Challenging anthropocentrism and the patriarchy, Astrida Neimanis proposes that we are bodies of water—bodies that extend, transcorporeally, into other assemblages and release uncontrollable eruptions (46). This is rather similar to Deleuze and Guattari’s ideas of being a Body-Without-Organs: to be a BwO is to let “the connection of desire, the conjunction of flows, continuum of intensities” move through in and out of your body (161). Likewise, water dissolutes and flows throughout the earth. Neimanis muses that we are made of mostly wet matter (from 60 to 70%), so as bodies of water “we leak and seethe, our borders always vulnerable to rupture and renegotiation” (2). So perhaps my dreams of being as free as the ocean are not dreams for I cannot dream to be something I already am. All the identities and categories the patriarchy has forced me to adopt have simply been ways to contain my waterness. But water drips and flows, and I am too tired to pretend that it doesn’t.


 

[1] Reification refers to the act of turning something abstract, such as an idea, relation, system, etc. as if it were a concrete object.
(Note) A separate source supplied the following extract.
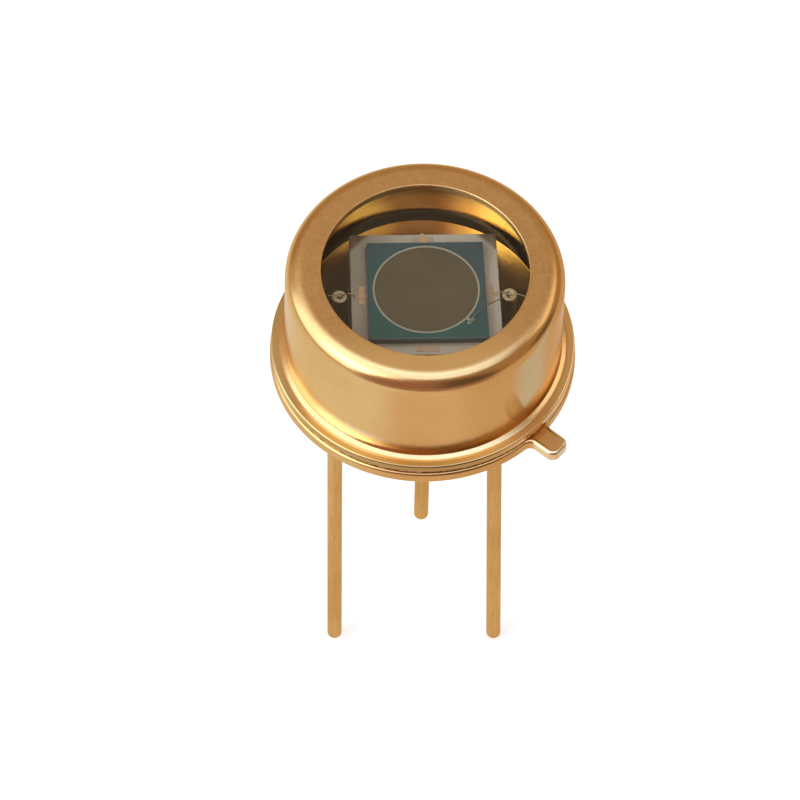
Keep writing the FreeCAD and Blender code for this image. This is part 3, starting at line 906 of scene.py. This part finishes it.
studio = {
    "floorHeight": -15.52, "floorRadius": 260.0,
    "worldDiffuse": 0.62,
    "room": (0.45, 0.31, 0.185), "far": (0.64, 0.52, 0.44),
    "panel": (1.8, 2.1, 2.5), "ceiling": (1.4, 1.8, 2.7),
    "right": (0.36, 0.29, 0.24), "dark": (0.36, 0.21, 0.19), "darkRight": (0.14, 0.10, 0.08),
    "spot": (0.16, 0.13, 0.10),
    "floorNear": (0.78, 0.69, 0.64), "floorLeft": (0.86, 0.93, 1.0),
    "floorRight": (0.70, 0.59, 0.50), "floorCool": (0.66, 0.80, 1.15),
    "floorFar": (0.60, 0.54, 0.48),
}


# Degrees round and up, distance, width and height in millimetres, and level
lamps = {
    "keyLamp": (-150.0, 36.0, 400.0, (260.0, 220.0), 2.2),
    "sideLamp": (25.0, 40.0, 400.0, (220.0, 160.0), 0.9),
}


def addLamp(name, angle, lift, away, size, level):
    # An area lamp aimed at the can; its watts are level * pi * area, so level is its brightness.
    a, e = math.radians(angle), math.radians(lift)
    out = Vector((math.cos(a) * math.cos(e), math.sin(a) * math.cos(e), math.sin(e)))
    lamp = bpy.data.lights.new(name, "AREA")
    lamp.shape = "RECTANGLE"
    lamp.size, lamp.size_y = size[0] * mm, size[1] * mm
    lamp.energy = level * math.pi * lamp.size * lamp.size_y
    holder = bpy.data.objects.new(name, lamp)
    bpy.context.scene.collection.objects.link(holder)
    holder.location = out * away * mm + Vector((0, 0, 0.002))
    holder.rotation_euler = out.to_track_quat("Z", "Y").to_euler()


for name, facts in lamps.items():
    addLamp(name, *facts)


def lightPaths(bench):
    # Two masks: what the camera sees itself or through clear glass, and what comes by way of
    # a mirroring surface, also when it then leaves through the window.
    def path(name):
        return bench.node("ShaderNodeLightPath", out=name)

    mirrored = path("Glossy Depth").ease(0.2, 0.8) * (1 - path("Is Diffuse Ray"))
    seen = path("Is Camera Ray").most(path("Is Transmission Ray")) * (1 - mirrored)
    return seen, mirrored


def buildFloor(s):
    finish, bench = newFinish("paleFloor")
    x, y = bench.place()[:2]
    seen, mirrored = lightPaths(bench)
    radius = (x * x + y * y) ** 0.5 + 0.001
    # For mirroring rays the floor glows with painted tones instead of its lit colour: painted
    # shade near the can, darker at the right, a cool patch at the right, paler at the left,
    # duller far off and dark far in front.
    tone = bench.mix(s["floorNear"], s["floorRight"], x.ease(5.0, 11.0))
    tone = bench.mix(tone, s["floorCool"], x.ease(10.5, 14.0) * y.ease(-7.0, -3.0)
                     * y.ease(6.0, 1.0))
    tone = bench.mix(tone, s["floorLeft"], (-x).ease(3.0, 12.0))
    tone = bench.mix(tone, s["floorFar"], radius.ease(30.0, 120.0))
    front = (y / radius * -1.0).ease(0.60, 0.80) * radius.ease(44.0, 58.0)
    tone = bench.mix(tone, s["dark"], front)
    own = bench.mix((0.84, 0.84, 0.84), (0.0, 0.0, 0.0), mirrored)
    lift = bench.mix((0.0, 0.0, 0.0), (0.46, 0.46, 0.47), seen)
    lift = bench.mix(lift, tone, mirrored)
    dress(bench, Base_Color=own, Roughness=0.9, Emission_Color=lift, Emission_Strength=1.0)
    t = np.linspace(0, 2 * math.pi, 97)
    r = np.array([0.0, 20.0, 60.0, 140.0, s["floorRadius"]])[:, None]
    level = np.full((len(r), len(t)), s["floorHeight"])
    grid = np.stack([r * np.cos(t), r * np.sin(t), level], -1)
    quads = np.arange(len(r) * len(t)).reshape(len(r), len(t))
    quads = np.stack([quads[:-1, :-1], quads[1:, :-1], quads[1:, 1:], quads[:-1, 1:]], -1)
    mesh = bpy.data.meshes.new("studioFloor")
    mesh.from_pydata((grid.reshape(-1, 3) * mm).tolist(), [], quads.reshape(-1, 4).tolist())
    floor = bpy.data.objects.new("studioFloor", mesh)
    bpy.context.scene.collection.objects.link(floor)
    floor.data.materials.append(finish)


def buildWorld(s):
    # Mirroring metal sees a room: a wide pale panel at the left, a ceiling panel, a dark side
    # towards the viewer and a small dark patch at the right.
    world = bpy.data.worlds.new("studioRoom")
    bpy.context.scene.world = world
    world.use_nodes = True
    bench = Bench(world.node_tree)
    seen, mirrored = lightPaths(bench)
    way = bench.node("ShaderNodeTexCoord", out="Generated")
    dx, dy, dz = (bench.node("ShaderNodeSeparateXYZ", inputs={0: way}, out=i) for i in range(3))
    left = (-dx).ease(0.12, 0.38) * dz.ease(-0.04, 0.08) * dy.ease(0.50, 0.26)
    ceiling = (dz + dy * 0.3).ease(0.66, 0.76) * (dx + dy * 0.5).ease(0.60, 0.30) \
        * dy.ease(0.36, 0.12)
    far = (-dx).ease(0.06, 0.20) * dy.ease(0.70, 0.58)
    right = dx.ease(0.35, 0.60) * dz.ease(0.50, 0.72)
    front = (-dy).ease(0.58, 0.74) * dz.ease(0.90, 0.84)
    patch = ((dx - 0.95) ** 2.0 + dy * dy + (dz - 0.10) ** 2.0).ease(0.09, 0.02)
    room = bench.mix(s["room"], s["right"], right)
    room = bench.mix(room, s["far"], far)
    room = bench.mix(room, s["ceiling"], ceiling)
    room = bench.mix(room, s["panel"], left)
    room = bench.mix(room, bench.mix(s["dark"], s["darkRight"], dx.ease(0.02, 0.28)), front)
    room = bench.mix(room, s["spot"], patch)
    level = s["worldDiffuse"]
    tone = bench.mix((level, level, level), room, mirrored)
    tone = bench.mix(tone, (1.0, 1.0, 1.0), seen)
    glow = bench.node("ShaderNodeBackground", inputs={"Color": tone, "Strength": 1.0})
    bench.node("ShaderNodeOutputWorld", inputs={"Surface": glow})


buildFloor(studio)
buildWorld(studio)


# Camera at the photograph's angle

cameraFacts = {"turn": -3.1, "lift": 55.28, "roll": 1.78, "away": 214.6, "aim": (0, 0, 2.0),
               "slideX": 0.71, "slideY": 2.45, "lens": 322.7}


def buildCamera(s):
    a, e, r = (math.radians(s[k]) for k in ("turn", "lift", "roll"))
    back = Vector((math.sin(a) * math.cos(e), -math.cos(a) * math.cos(e), math.sin(e)))
    level = Vector((math.cos(a), math.sin(a), 0))
    above = back.cross(level)
    right = level * math.cos(r) + above * math.sin(r)
    up = above * math.cos(r) - level * math.sin(r)
    spot = Vector(s["aim"]) - right * s["slideX"] - up * s["slideY"] + back * s["away"]
    camera = bpy.data.cameras.new("studioCamera")
    camera.lens, camera.sensor_width = s["lens"], 36.0
    camera.clip_start, camera.clip_end = 0.005, 10.0
    holder = bpy.data.objects.new("studioCamera", camera)
    bpy.context.scene.collection.objects.link(holder)
    holder.matrix_world = Matrix.Translation(spot * mm) @ Matrix(
        (right, up, back)).transposed().to_4x4()
    bpy.context.scene.camera = holder


buildCamera(cameraFacts)
bpy.context.scene.view_settings.view_transform = "Standard"
print("studio and camera made")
By labeling our attractions as “heterosexual” or “homosexual”, desires become concrete ideas. This is not to say that in our present society labeling sometimes does not help, but such labeling would not be necessary if it weren’t for the patriarchal-heteronormative society that we live in.



Works Cited


Foucault, Michel. The history of sexuality. Penguin UK, 2019.

Neimanis, Astrida. Bodies of water: Posthuman feminist phenomenology. Bloomsbury Academic, 2017.

Rich, Adrienne. "Compulsory heterosexuality and lesbian existence." Signs: Journal of women in culture and society, vol 5, no. 4, 1980, pp. 631-660.